Editor’s Note, July 2016: The Beauty of a Small Town
The first time I took my husband to the small town where I grew up, I drove him past the picturesque buildings, pointing out the library where I ruled reading tournaments and the Rexall drugstore on Main Street that made old-fashioned chocolate milkshakes. Then I rolled down my window and yelled in an exaggerated drawl to a woman jogging past, “Woo, girl, lookin’ good!”
My husband was shocked. “Do you know her?” he asked, aghast. Of course, I replied—she was my oldest friend. He came of age in a city, so this whole interaction was outside the norm. I, on the other hand, would have been surprised had I not seen someone I knew well enough to tease along the route.

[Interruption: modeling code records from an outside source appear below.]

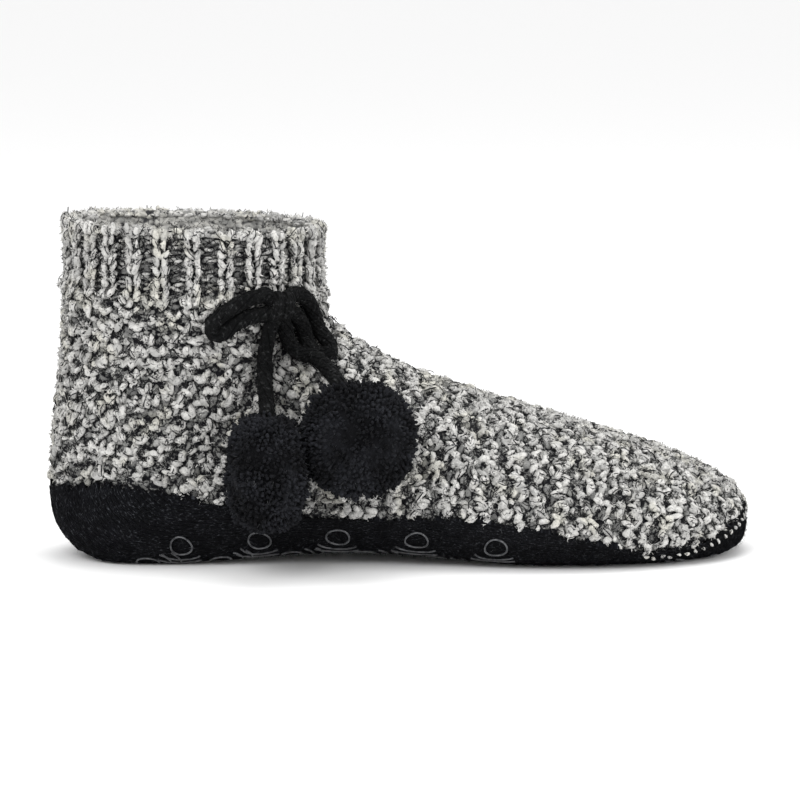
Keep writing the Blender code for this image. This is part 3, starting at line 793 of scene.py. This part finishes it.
def settle(rows):
    """Keep what has room. A kept stitch is the other kind than most of its close neighbours."""
    points = last.point(rows[:, 1], rows[:, 2])
    room = points[:, 2] > join_height(points[:, 0]) + rng.uniform(0.0012, 0.0026, len(points))
    cells, kept, kinds = {}, [], {}
    for n in np.nonzero(room)[0]:
        key = tuple(np.floor(points[n] / NEIGHBOUR_REACH).astype(int))
        close = [m for dx in (-1, 0, 1) for dy in (-1, 0, 1) for dz in (-1, 0, 1)
                 for m in cells.get((key[0] + dx, key[1] + dy, key[2] + dz), ())]
        gaps = np.linalg.norm(points[close] - points[n], axis=1) if close else np.array([])
        if len(gaps) and gaps.min() < (LEAST_GAP if rows[n, 0] < SPARE_ROW else SPARE_GAP):
            continue
        votes = sum(1 if kinds[m] else -1 for m, gap in zip(close, gaps) if gap < NEIGHBOUR_REACH)
        kinds[n] = rows[n, 3] if votes == 0 else float(votes < 0)
        if rng.random() < STRAYS:
            kinds[n] = 1.0 - kinds[n]
        cells.setdefault(key, []).append(n)
        kept.append(n)
    kept = np.array(kept)
    return rows[kept, 1], rows[kept, 2], np.array([kinds[n] for n in kept]) > 0.5


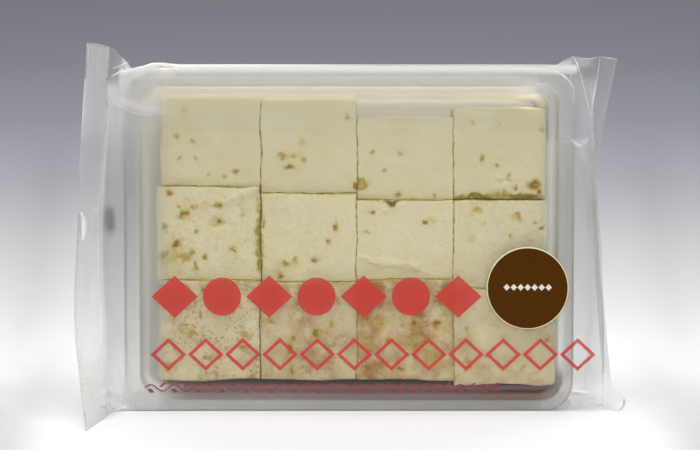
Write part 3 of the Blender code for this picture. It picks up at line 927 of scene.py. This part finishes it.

I was reminded of that episode recently during a visit to Franklin, one of the places profiled this month in our “Small Towns” package. A young man spotted a friend sitting at a stoplight near the courthouse square, and he ran out into the street for a quick hello and a fist bump before the light turned green. His grin was infectious. There are some things I don’t miss about living in a small town. (I once inadvertently told a friend that his mother was seriously sick before he had been informed—because my grandmother had heard it at the grocery store. Cringe.) But the casual intimacy of seeing friendly faces around every corner? That, I miss.
After college, I moved away to a city whose sprawl overtook nearby small towns like kudzu. Here, on the other hand, small towns flourish close enough that you can drive in to Indianapolis for work or dinner, all while maintaining their autonomy and singular charms. Places with no parking meters (or in some cases, like Franklin’s Court Street Cafe, no cell service). Where ice cream stands and community newspapers thrive alongside new breweries and coworking spaces. And more likely than not, there will be someone to fist-bump at the stoplight.